It is a one-page ad in the current (January 9, 2006) issue of The New Yorker. Designed for the well-known French liqueur Grand Marinier, the ad boldly announces: "Its time to spk in rl wrds agn."
I turned to The New Yorker this morning before continuing to read Elizabeth Kotoko’s novel "The Historian," an elegantly written work weighing in at a hefty 642 pages.
The contrast between the two texts is obvious. The novel speaks to a grand literary tradition of over 300 years; the ad is a spoof on text messaging, a current phenomenon of popular culture and the miniature instruments, cell phones and palm-held computers, that require—or encourage—abbreviations.

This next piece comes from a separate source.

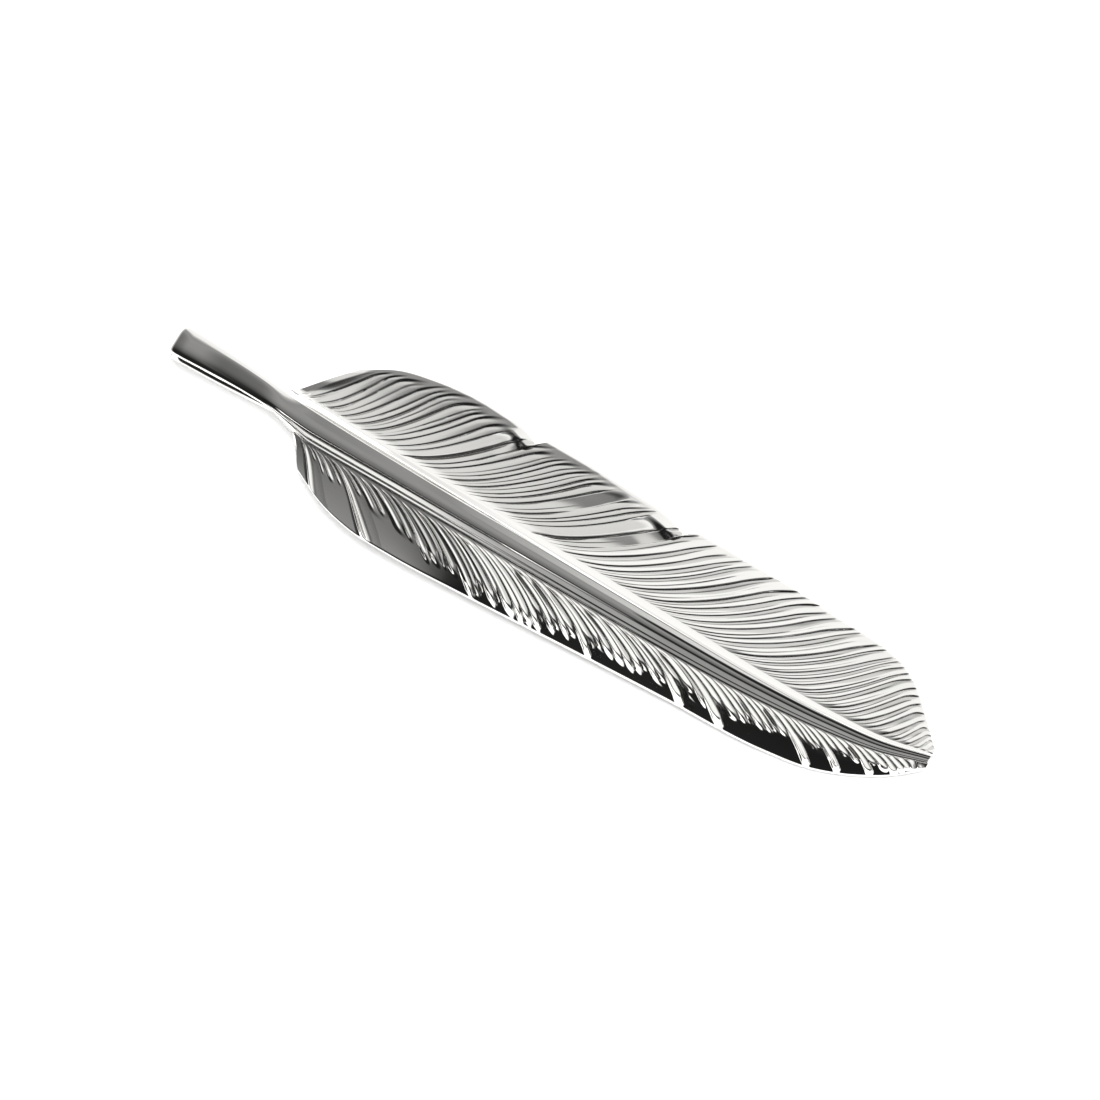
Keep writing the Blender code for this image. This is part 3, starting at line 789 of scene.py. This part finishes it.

The big question raised is what long-time effect text messaging and cell-phoning will have on one of our most cherished forms of communication: good conversation. We all daily witness the mindless cyberbabble that occupies the passerby with cell phone in hand and violates any sense of conversation as a shared environmental experience as well as an audible one. Outdoor seating in Parisian cafes in spring has been trumpeted as the classic setting in which such conversation takes place.
To write in abbreviations and to talk in fast-delivered spurts is to diminish discourse.
By the way, the Grand Marinier ad addressed this matter. In smaller print stretched across the neck of the Grand Marinier bottle are these words: "The conversation is waiting."
Take heed, whether you like liqueur or not.